By Olivia Snaije
British and American editors and a translator got together yesterday at the London Book Fair’s Literary Translation Centre to discuss how certain languages are chosen and others are excluded for literature in translation into English.
Boyd Tonkin, the literary editor of The Independent and a judge for The Independent Foreign Fiction Prize began by saying that all cultural institutions proceed on a basis of selection and therefore exclusion, although an editor’s role is vital.
Shaun Whiteside, who translates fiction into English from German, French, Italian and Dutch, said he just translated a 700-page novel about a translator going mad. He was intrigued by the idea of a language gatekeeping process because it is complex and there is a commercial side to it. “Publishers want to find a ready audience, there’s also an idea of creating an audience for smaller work.”
Translated fiction in the UK, however, is no longer thought of something as desperately highbrow, he added.
Barbara Epler, publisher of New Directions, of which more than half of the books are in translation, said she felt more like a “road opener” than a gatekeeper. Even though 97% of what is published in the US is in English, it’s a good time for small publishers bringing out works in translation, the New Yorker is now publishing translated fiction and reviewers are open as well. Getting the translations to sell is the biggest problem. Epler added that unfortunately the model in the US when a big publishing house brings out a translated book is to never advertise it as such.
Susan Harris, the editorial director of Words Without Borders said it was important to keep in mind who is minding the gate and who’s keeping it locked or unlocked, which is dependent on publicity, but it can also be those who bring translated work to the attention of the publishers — translators, and foreign rights directors — who are all gatekeepers along the process.
Tonkin believes that this process needs more scrutiny than it gets: editors can go to book fairs abroad and find that what they are being offered by publishers is a fairly stereotypical idea of what will be successful. “There’s a sort of self-censorship going on. Some of their most interesting writers are not being brought to American or British publishers because foreign publishers don’t think they will be sale-able.”
All agreed that the success of Roberto Bolaño’s books or the Scandinavian crime fiction craze has done much to make literary fiction seem less mysterious to readers, and social media and on line book groups have helped publicize fiction that is off the beaten track.
That said, a good translation is the starting point and is essential to journalists, critics and editors who cannot read in foreign languages. Tonkin mentioned how tantalizing it was to travel and meet Korean or Arabic language writers that he cannot read, and that unfortunately sometimes the sample chapter that an editor has hastily cobbled together will be so bad that it will put anyone off looking any further.

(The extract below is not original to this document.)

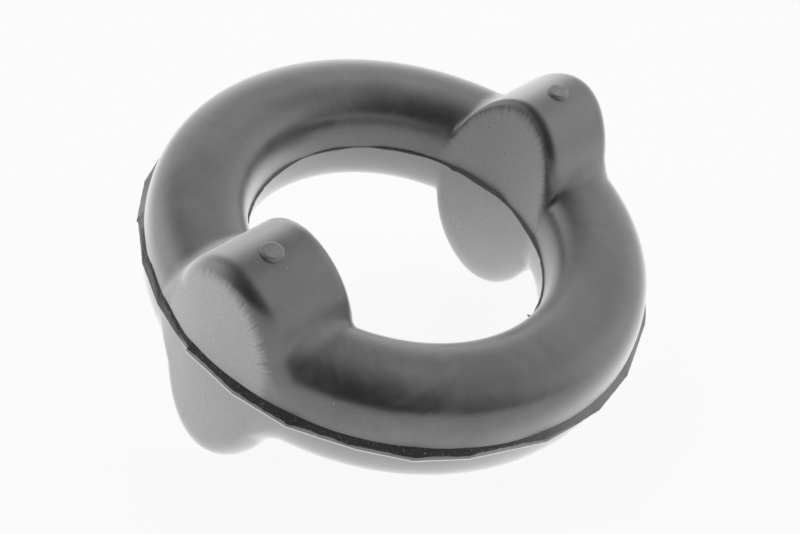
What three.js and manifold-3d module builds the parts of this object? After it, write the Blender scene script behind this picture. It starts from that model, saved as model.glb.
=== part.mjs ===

The subject of AmazonCrossing’s translation program was brought up, and Tonkin said it was difficult to know whether to hiss or applaud it. Their concern was that editing and a quality control needed to be firmly put in place as the potential for bad translations is huge and can be very dangerous for the field.
Publishers should think of buying a translation as if it were an artwork for their collection, said Epler. “It’s an incredible opportunity for the English speaking world.”
Tonkin added that readers who are curious about a wide range of books, would be curious about a wide range of translated books as well. “People resistant to translation are resistant to good books.”